METALS—In light of the nationwide economic crisis, Gonzales suggested buying precious metals and storing them in safety deposit boxes.

“It’s very non-traditional,” he said, “but banks are almost as risky as the stock market.”

He suggested that a council committee should investigate the option.

LEAVES—Leaf pickups are scheduled to begin Oct. 13 and continue every Monday through the first Monday in December, weather permitting.

Scheduled brush collection has stopped for the year, but one additional run might take place in December if weather permits.

Residents are encouraged to take brush to the designated area at the village barn.

LICENSE—No action was taken on a request to send village worker Tom Rupp for training to obtain a water system license. Classes would have cost $570 plus lodging and fuel. With the license, Rupp could have served as a backup operator to Bob Seigneur. Approval was needed quickly in order to register for the course.

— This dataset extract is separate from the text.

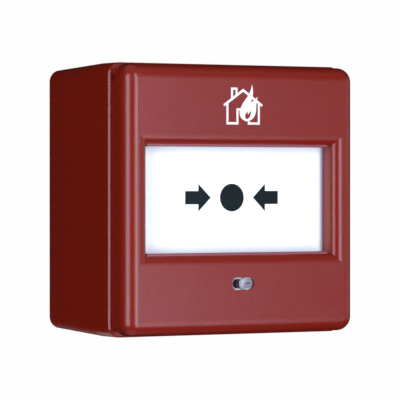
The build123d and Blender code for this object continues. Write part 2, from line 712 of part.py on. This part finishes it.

“I don’t see the need,” councilor Jerry Gonzales said. “I think it’s a waste of money.”

Gonzales said Rupp already has a license to serve as a sewage treatment system operator. He gets extra pay since he has the license, Gonzales said, but the village gets nothing in return.

If the village were flush with cash, councilor Ruth Marlatt said, it would be good to have a backup. Rather than make rushed decision,  she said, finances should first be checked.